Some may have wanted to retire from the House or Senate anyway. Others will face an uncomfortable choice between facing off with a colleague in a primary or general election, or voluntarily stepping aside. A few Democrats are in this position too.
These lawmakers are in the awkward “double bunking” position as the maps are currently drawn:
House: Rep. Julia Howard (R-Davie) and Rep. Lee Zachary (R-Yadkin); Rep. Ed Goodwin (R-Chowan) with Rep. Bobby Hanig (R-Currituck); Rep. Jamie Boles (R-Moore) with Rep. Ben Moss (R-Richmond); Rep. David Rogers (R-Rutherford) with Rep. Jake Johnson (R-Polk); House Majority Leader John Bell (R-Wayne) with Rep. Raymond Smith (D-Wayne)
Senate: Sen. Ralph Hise (R-Mitchell) with Sen. Deanna Ballard (R-Watauga); Sen. Bob Steinburg (R-Chowan) with Sen. Norm Sanderson (R-Pamlico); Sen. Dave Craven (R-Randolph) with Sen. Tom McInnis (R-Richmond, who is changing his residence to Moore County to avoid the double-bunking); Sen. Natasha Marcus (D-Mecklenburg) with Sen. Vickie Sawyer (R-Iredell)
Several incumbents will have districts that could prove difficult to win in their new forms, with partisan leanings that favor the other party.

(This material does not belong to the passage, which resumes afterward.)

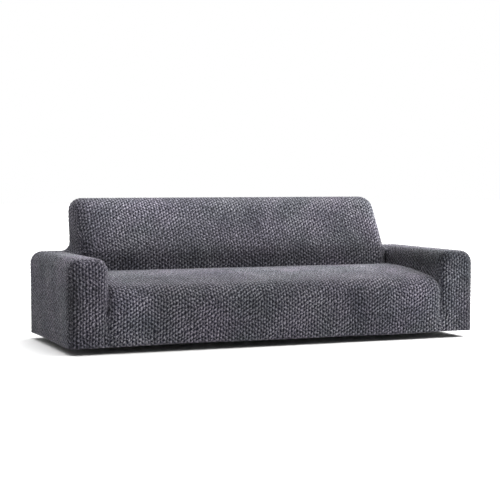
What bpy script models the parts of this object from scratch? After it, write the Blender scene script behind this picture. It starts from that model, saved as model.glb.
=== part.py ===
"""Fitted bi-stretch cover for a long three-seater sofa.

The cover is nine sewn panels around a hollow: nothing of the sofa is built.
X runs along the sofa, Y towards its rear and Z up. The model's origin is the
point under the cloth of the back's top, at mid length, where the sofa holds it.
Inside the functions heights are measured from the hem and places from the
middle of the footprint; the empty "sofa_top" carries the shift between the two.

The covered sofa is described as one smooth field, negative inside, built from
the arms, the back, the seat and the rear wall. Each panel is a grid of guide
points on the sharp-edged sofa, drawn onto the field's surface, where edges are
rounded and inner corners bridged as stretched cloth bridges them.
"""
import math

import bpy
import numpy as np

# ---- driving dimensions, metres -------------------------------------------------
LENGTH = 2.43            # over both arms
DEPTH = 0.922            # arm front to rear wall
ARM_HEIGHT = 0.469       # hem to arm top
ARM_WIDTH = 0.222
ARM_SECTION_RADIUS = 0.070   # long edges along the arm
ARM_END_RADIUS = 0.055       # edges round the arm's front and rear faces

BACK_LENGTH = 1.956
BACK_TOP = 0.775         # hem to the top of the back
BACK_FOOT = 0.172        # y of the back's front face, upright between seat and arm top
BACK_BEND = 0.050        # height over which it turns into the recline at arm height
BACK_RECLINE = math.radians(32.5)
BACK_REAR_LEAN = 0.050   # how far the rear face leans out from hem to top
BACK_SECTION_RADIUS = 0.060
BACK_SIDE_RADIUS = 0.075
BACK_CROWN = 0.012       # the front face swells this much at its middle

SEAT_REAR_HEIGHT = 0.366
SEAT_FALL = 0.038        # drop of the seat half a metre in front of its high line
SEAT_HIGH_LINE = 0.15    # y behind which the seat runs level
SEAT_FALL_RUN = 0.50
NOSE_RADIUS = 0.090      # roll of the seat's front edge
NOSE_REACH = 0.017       # the roll stands this far in front of the arm fronts
NOSE_HEIGHT = 0.232      # height of the roll's centre
SEAT_SIDE_RADIUS = 0.035     # soft edge of the seat along arms and back
SEAT_CLEARANCE = 0.004   # seat cushion to arm and back

REAR_RADIUS = 0.055      # edges round the rear wall
NOTCH_DEPTH = 0.060      # how far behind the back's face the cloth can be pushed in
NOTCH_FILLS = (0.200, 0.380)     # y over which the arm's inner edge flattens out

CREASE_FILLET = 0.010    # cloth tucked between seat, arms and back
CREASE_DEPTH = 0.014     # depth of that tuck below the seat
CORNER_FILLET = 0.030    # between the inner arm and the back's front face
CORNER_SPAN = (0.86, 0.93)   # shares of the inner width over which that fillet grows
ARM_BACK_FILLET = 0.056  # cloth bridging from arm top to the back's end
VALLEY_DEPTH_LOW = 0.004     # between arm front and apron, near the hem
VALLEY_DEPTH_HIGH = 0.045    # the same beside the seat's roll
VALLEY_HEIGHTS = (0.06, 0.33)

CLOTH = 0.003            # thickness of the puckered cloth
SEAM_GAP = 0.0003        # between sewn neighbours
SAME_PLACE = 0.0001      # panels share the points that are nearer together than this
CLOTH_COLOUR = (0.085, 0.085, 0.095)

# ---- derived places -------------------------------------------------------------
X_OUT = LENGTH / 2
X_IN = X_OUT - ARM_WIDTH
X_BACK = BACK_LENGTH / 2
Y_FRONT = -DEPTH / 2
Y_REAR = DEPTH / 2
NOSE_FRONT = Y_FRONT - NOSE_REACH
NOSE_CENTRE = NOSE_FRONT + NOSE_RADIUS

# ---- hem: where the lower edge is drawn up a little -------------------------------
HEM_PULLS = (
    # x, y, half width, rise
    (-0.52, -0.461, 0.42, 0.006),
    (0.30, -0.461, 0.30, 0.003),
    (1.05, -0.461, 0.15, 0.003),
    (-1.215, 0.10, 0.25, 0.004),
    (1.215, -0.05, 0.30, 0.005),
    (-0.40, 0.461, 0.35, 0.005),
    (0.65, 0.461, 0.28, 0.004),
)

# ---- stations of the grids ------------------------------------------------------
APRON_HEIGHTS = (0.0, 0.050, 0.100, 0.145, 0.190, NOSE_HEIGHT)
ROLL_ANGLES = tuple(math.radians(a) for a in (22, 44, 66, 85))
ARM_ROW = 3              # apron row where the crease passes behind the arm's front edge
SEAT_STATIONS = (-0.350, -0.270, -0.190, -0.110, -0.030, 0.050, 0.105, 0.140)
WALL_SHARES = (0.0, 0.3, 0.6, 0.8, 1.0)
ARM_TOP_OFFSETS = (0.0, 0.022, 0.060, 0.110, 0.160, 0.198, ARM_WIDTH)
REAR_SHARES = (0.0, 0.12, 0.34, 0.62, 0.84, 0.94, 1.0)
BACK_SHARES = (0.0, 0.09, 0.24, 0.44, 0.64, 0.81, 0.93, 1.0)
EDGE_OFFSETS = (0.0, 0.018, 0.045, 0.090)
CORNER_COLUMNS = ((-3, 0.45), (-2, 0.78))    # back panel columns drawn towards the arm crease
MIDDLE_COLUMNS = 24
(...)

They are: Sen. Ernestine Bazemore (D-Bertie), Sen. Toby Fitch (D-Wilson), Sen. Lisa Barnes (R-Nash), Sen. Sydney Batch (D-Wake), Sen. Natasha Marcus (D-Mecklenburg, who’s double-bunked with a Republican incumbent); Rep. Brian Farkas, (D-Pitt), Rep. John Szoka (R-Cumberland), Rep. Diane Wheatley (R-Cumberland), Rep. Terence Everitt (D-Wake), Rep. Larry Yarborough (R-Person), Rep. Rachel Hunt (D-Mecklenburg), Rep. Raymond Smith (D-Wayne, double-bunked with Rep John Bell, R-Wayne), and Rep. Brian Turner (D-Buncombe).